Where has this sudden zest for natural beauty come from? Pop culture is littered with clues—“Sweatpants, hair tied, chilling with no makeup on,” Drake crooned in his 2009 hit, “Best I Ever Had,” “That’s when you’re the prettiest, I hope that you don’t take it wrong.” As Emily Matchar explained in her Homeward Bound: Why Women Are Embracing the New Domestic, this emphasis on all things organic fits into a larger backlash against women’s liberation.

“This isn’t, of course, the first time home and hearth have been put on such a pedestal: The 1950s brought us the Happy Housewife, while the 1980s served up a minor flurry of media stories about ‘nesting’ and ‘cocooning’ among professional women,” she wrote. Juicing and no makeup are the natural outgrowth of the farmer’s markets, bread baking, and anti-vaccination efforts Matchar classified as the “new domestic.” A shared fear of “toxins” crops up among the urban farmers she profiled and the juice advocates hawking their wares. Natural beauty is simply the beauty myth repackaged and sold back to women under the guise of self-care.

Environmentalism has exploited women’s bodies in the past—PETA, especially, has a long history of degrading its spokeswomen—but when environmentalism moves “from the public sphere to the domestic,” as Matchar calls it, it disguises consumerism and objectification as political action.

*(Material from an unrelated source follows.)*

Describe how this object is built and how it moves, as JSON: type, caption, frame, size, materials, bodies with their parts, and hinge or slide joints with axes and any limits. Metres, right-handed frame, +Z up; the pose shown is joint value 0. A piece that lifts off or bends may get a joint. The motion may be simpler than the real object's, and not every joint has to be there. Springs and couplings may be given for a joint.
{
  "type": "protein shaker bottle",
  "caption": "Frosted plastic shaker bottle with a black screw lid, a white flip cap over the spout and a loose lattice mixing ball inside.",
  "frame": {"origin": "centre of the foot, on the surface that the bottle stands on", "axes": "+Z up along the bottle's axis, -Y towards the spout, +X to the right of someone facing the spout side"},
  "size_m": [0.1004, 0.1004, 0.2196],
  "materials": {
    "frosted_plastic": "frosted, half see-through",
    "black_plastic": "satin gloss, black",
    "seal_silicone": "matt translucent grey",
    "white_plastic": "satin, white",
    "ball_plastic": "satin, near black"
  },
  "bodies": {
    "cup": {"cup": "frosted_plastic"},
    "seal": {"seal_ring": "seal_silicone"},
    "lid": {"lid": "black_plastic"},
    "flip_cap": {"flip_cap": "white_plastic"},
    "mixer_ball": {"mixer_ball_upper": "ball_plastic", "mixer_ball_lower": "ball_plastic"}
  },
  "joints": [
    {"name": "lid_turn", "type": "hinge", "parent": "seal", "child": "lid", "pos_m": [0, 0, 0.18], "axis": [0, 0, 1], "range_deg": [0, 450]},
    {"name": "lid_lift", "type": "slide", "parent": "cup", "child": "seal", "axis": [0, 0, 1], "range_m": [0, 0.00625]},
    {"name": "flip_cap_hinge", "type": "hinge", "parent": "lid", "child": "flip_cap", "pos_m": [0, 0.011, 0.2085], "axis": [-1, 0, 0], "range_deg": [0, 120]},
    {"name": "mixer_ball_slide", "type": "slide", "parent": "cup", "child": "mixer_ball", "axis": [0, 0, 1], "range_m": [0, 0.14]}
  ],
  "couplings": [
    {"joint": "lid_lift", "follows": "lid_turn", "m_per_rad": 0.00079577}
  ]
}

Juices, veganism, and modern apothecaries like Aesop might banish toxins from our food and skin, but they do little to preserve natural resources or combat dangers like air pollution.

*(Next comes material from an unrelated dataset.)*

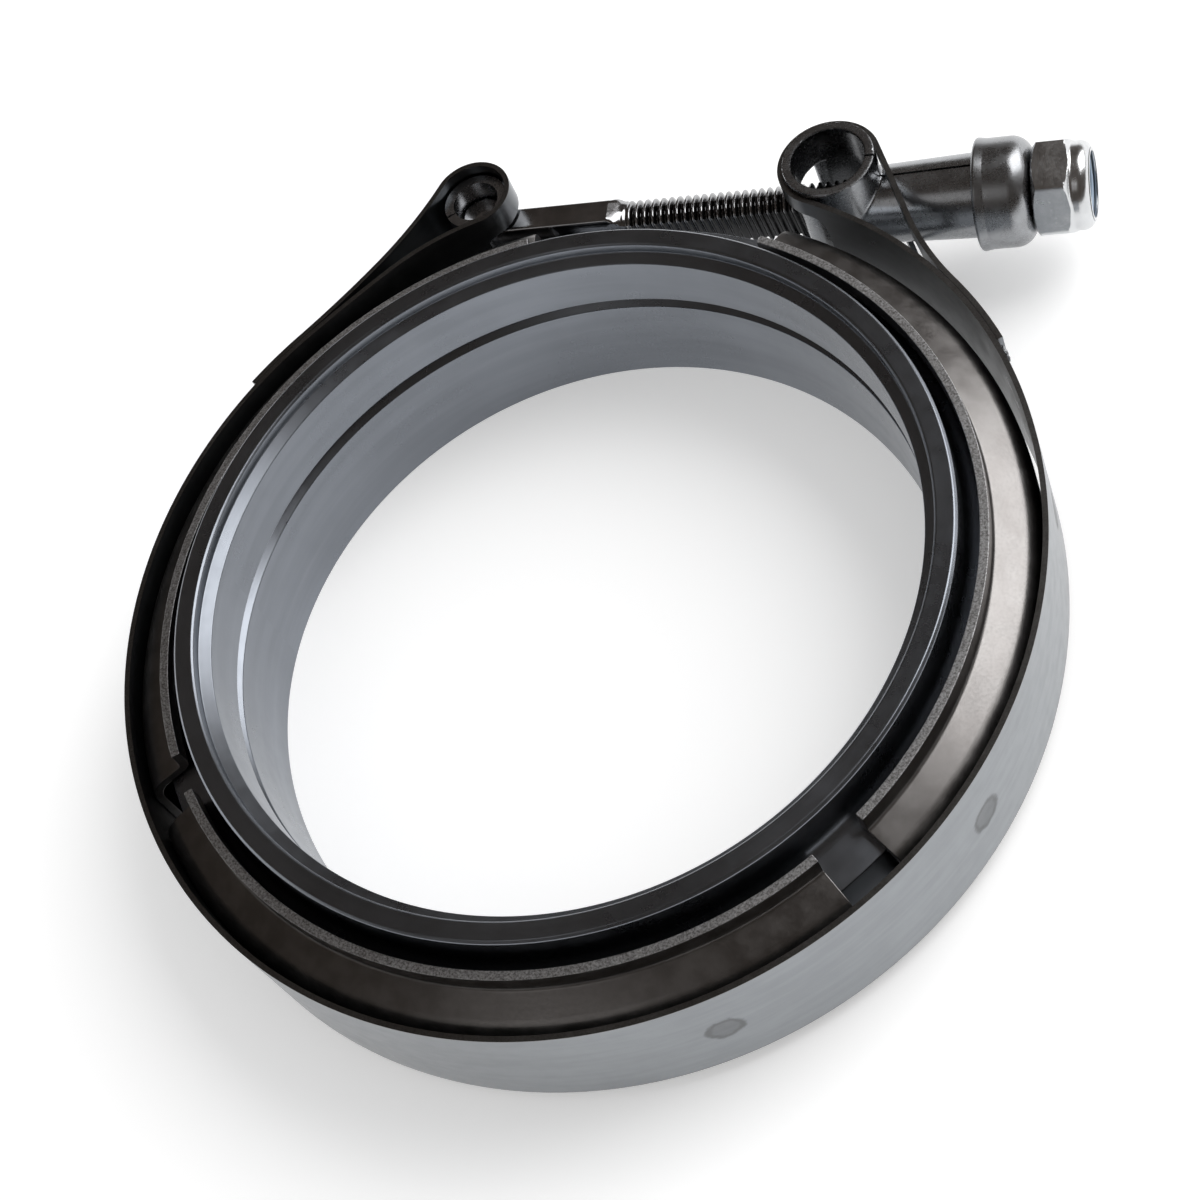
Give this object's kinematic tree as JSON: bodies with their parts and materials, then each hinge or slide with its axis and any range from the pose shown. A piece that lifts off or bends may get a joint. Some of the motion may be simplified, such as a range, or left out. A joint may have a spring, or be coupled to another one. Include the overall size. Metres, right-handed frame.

Ultimately, it’s women’s bodies that are caught in the crosshairs, and while we may succeed, eventually, in toning ourselves to the exact specifications demanded by the male gaze, we will be makeup-free in a world increasingly inhospitable to our own existence. Fifty years after the heyday of the second wave, it has become something of a cliché to invoke “the goddess,” that earth mother supposedly within us all. “I would rather be a cyborg than a goddess,” web theorist Donna Haraway famously declared in her Cyborg Manifesto, heralding an increasingly digitalized world, but today, the goddess has returned. Amid the selfies, fitness apps, and exhortations to be all natural, she remains a myth, sold to women as an exemplar of femininity. Robot, goddess: The options for women, digital or organic, always seem to be objects of some kind. As for me, I simply want to be human.